Joe Gomez has undergone surgery to correct the knee injury that he suffered in England training on Wednesday. Liverpool say the operation to the tendon was a success and that he has avoided ligament damage. Although the club do not want to put a timeframe on his recovery, they have not ruled out the possibility of him returning before the end of the campaign.
Gomez’s injury has deepened Liverpool’s defensive selection crisis and shaken up his England teammates. The luckless 23-year-old missed the 2018 World Cup because of serious injury. The goalkeeper, Nick Pope, who will start in tonight’s Wembley friendly against the Republic of Ireland, said on Wednesday: “Joe made a pass or a movement with no one around him and ended up on the floor. He was in a great deal of pain. When you see one of your friends or teammates go through that, it’s not easy.”
Jürgen Klopp, who sold centre-half Dejan Lovren in July and did not sign cover, is already without his star central defender Virgil van Dijk (knee ligaments), as well as Trent Alexander-Arnold (calf). He has been without Fabinho, who has played at centre-half, because of a hamstring injury, although he hopes to have him back after the international break. His only other established option in central defence is Joël Matip, who has just returned from a muscular problem.
Gomez had played virtually every minute of Liverpool’s seven games in 22 days since the October international break and Southgate said he had given him an extra day of recovery at the start of the week following his involvement in Sunday’s 1-1 draw at Manchester City. “And yet this has still happened,” Southgate said.
Like many managers, including Klopp, Southgate is frustrated at the volume of matches that the players have been asked to play in this most unusual of seasons. He believes it will lead to many more unfortunate injuries.
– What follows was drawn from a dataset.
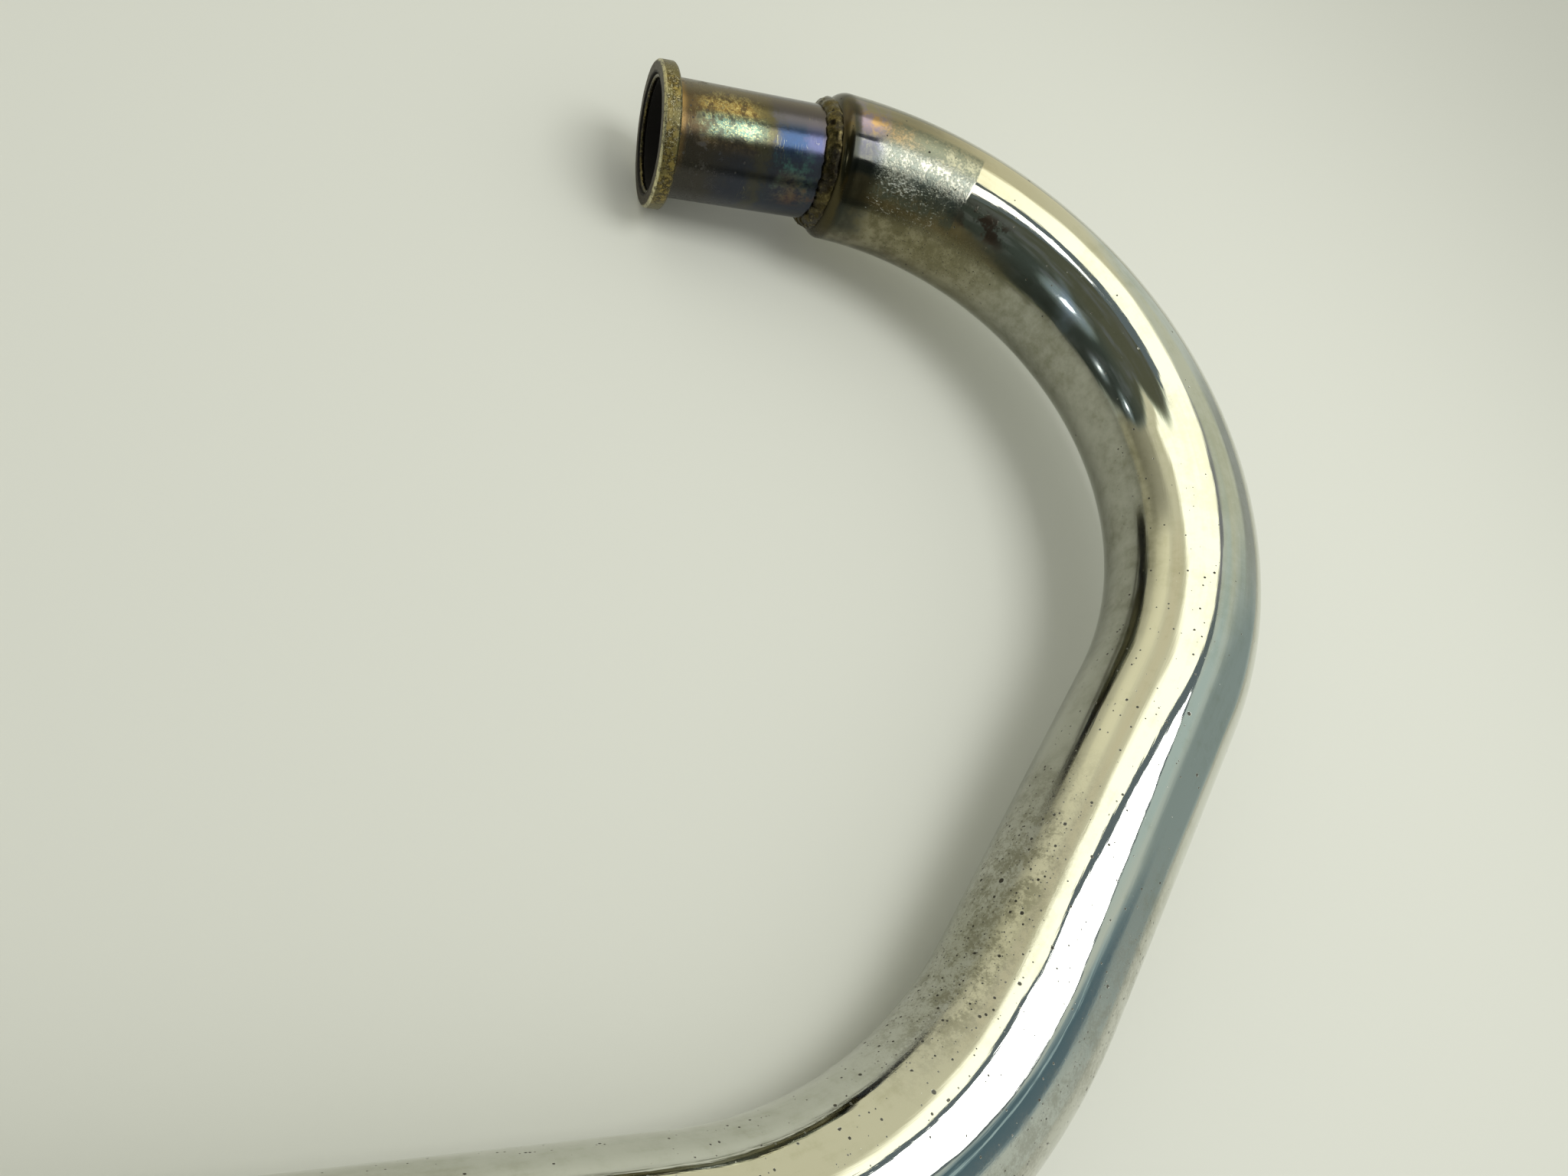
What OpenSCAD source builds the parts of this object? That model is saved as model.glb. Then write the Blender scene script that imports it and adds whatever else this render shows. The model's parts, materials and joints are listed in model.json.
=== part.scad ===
// Exhaust header of a motorcycle: a bent gas pipe inside a chromed outer pipe.
// The pipe is drawn along its own path, from the face of the collar at the cylinder head, and
// then laid on the ground the way it comes to rest, with the middle of its base at the origin.

/* [Path] */
// Straight run from the face of the collar to the first bend
port_run = 50; // [30:1:80]
// Radius of both bends, at the middle of the pipe
bend_r = 112; // [80:1:150]
// Angle of the first bend
first_angle = 129; // [100:1:135]
// Straight run between the two bends
mid_run = 92; // [60:1:130]
// Turn of the second bend about the middle run, which takes the tail out of the first plane
twist_angle = -15; // [-25:1:-5]
// Angle of the second bend
second_angle = 54; // [40:1:70]
// Straight run from the second bend to the tail end
tail_run = 240; // [180:1:300]
// Growth of the pipe's radius and of its wall inwards where the bender has gripped it
bend_growth = 0.15; // [0.15:0.05:0.3]

/* [Inner pipe] */
// Outer diameter of the gas pipe
inner_od = 35; // [30:0.5:37]
// Wall of the gas pipe
inner_wall = 1.5; // [1:0.1:2.5]
// Distance from the face of the collar to the mouth of the outer pipe
stub_show = 56; // [40:1:90]

/* [Outer pipe] */
// Wall of the chromed pipe
outer_wall = 1.2; // [0.8:0.1:2]
// Air gap between the gas pipe and the chromed pipe, which keeps the chrome cooler
air_gap = 3.8; // [3:0.1:10]
// Play of the gas pipe in the mouth of the shoulder
mouth_play = 0.5; // [0.5:0.1:1]

/* [Collar] */
// Height of the collar's rim above the gas pipe
collar_h = 4; // [3:0.5:8]
// Thickness of the collar
collar_t = 5.5; // [4:0.5:8]
// Bevel on both outer edges of the collar
collar_bevel = 0.7; // [0.3:0.1:1.2]
// Depth at which the gas pipe ends behind the face of the collar
pipe_setback = 2; // [1:0.5:3]

/* [Welds] */
// Depth of the collar's weld behind the collar's face
weld_recess = 0.4; // [0.2:0.1:0.8]
// Radius of the weld bead between the shoulder and the gas pipe
bead_r = 1.8; // [1:0.1:2.5]
// Height of the middle of that bead above the gas pipe
bead_lift = 0.3; // [0:0.1:0.8]

/* [Hidden] */
$fn = 96;

inner_r = inner_od / 2;
gas_r = inner_r - inner_wall;
outer_r = inner_r + air_gap + outer_wall;
collar_r = inner_r + collar_h;
mouth_r = inner_r + mouth_play;
// Radius of the rounded shoulder that closes the outer pipe onto the gas pipe
shoulder_round = outer_r - mouth_r;
// How far a cutting shape runs past the surface that it cuts
over = 1;
// How far a straight run reaches into the slightly thicker wall of the bend beside it
lap = 0.1;

// Share of the second bend at which the pipe touches the ground, under its balance point
touch_share = 0.583;
// Passes that settle the resting direction, and steps along each bend in the search for its reach
settle_passes = 12;
bend_steps = 60;

// Colours of the surfaces
chrome = [0.80, 0.79, 0.75];
tinted_steel = [0.34, 0.32, 0.38];
scaled_steel = [0.52, 0.46, 0.30];
weld_metal = [0.40, 0.36, 0.26];

// Moves along the path. Each one starts where the pipe runs along +Z and bends towards +X.
function ahead(l) = [[1, 0, 0, 0], [0, 1, 0, 0], [0, 0, 1, l], [0, 0, 0, 1]];
function turned(a) =
    [[cos(a), -sin(a), 0, 0], [sin(a), cos(a), 0, 0], [0, 0, 1, 0], [0, 0, 0, 1]];
function bent(a) =
    [[cos(a), 0, sin(a), bend_r * (1 - cos(a))], [0, 1, 0, 0],
     [-sin(a), 0, cos(a), bend_r * sin(a)], [0, 0, 0, 1]];

// Stations of the path
bend1_at = ahead(port_run);
mid_at = bend1_at * bent(first_angle);
bend2_at = mid_at * ahead(mid_run) * turned(twist_angle);
tail_at = bend2_at * bent(second_angle);
end_at = tail_at * ahead(tail_run);

// The shoulder is a straight stretch. It ends square to the path at shoulder_end, which lies on
// the port run or a few degrees into the first bend, and the outer pipe carries on from there.
shoulder_end = stub_show + shoulder_round;
lead = max(0, port_run - shoulder_end);
lead_angle = max(0, shoulder_end - port_run) / bend_r * 180 / PI;
shoulder_end_at = ahead(min(port_run, shoulder_end)) * bent(lead_angle);
shoulder_at = shoulder_end_at * ahead(-shoulder_round);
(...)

“What was upsetting was to see that Joe was in a fair bit of pain and the fact was there was nobody around him when the injury happened so I didn’t like that element of it,” he said. “One of the worst things as an international manager is that you are borrowing players and something happens on your watch and you feel a responsibility and you start to go back but, in this instance, there is just nothing we would have done differently.”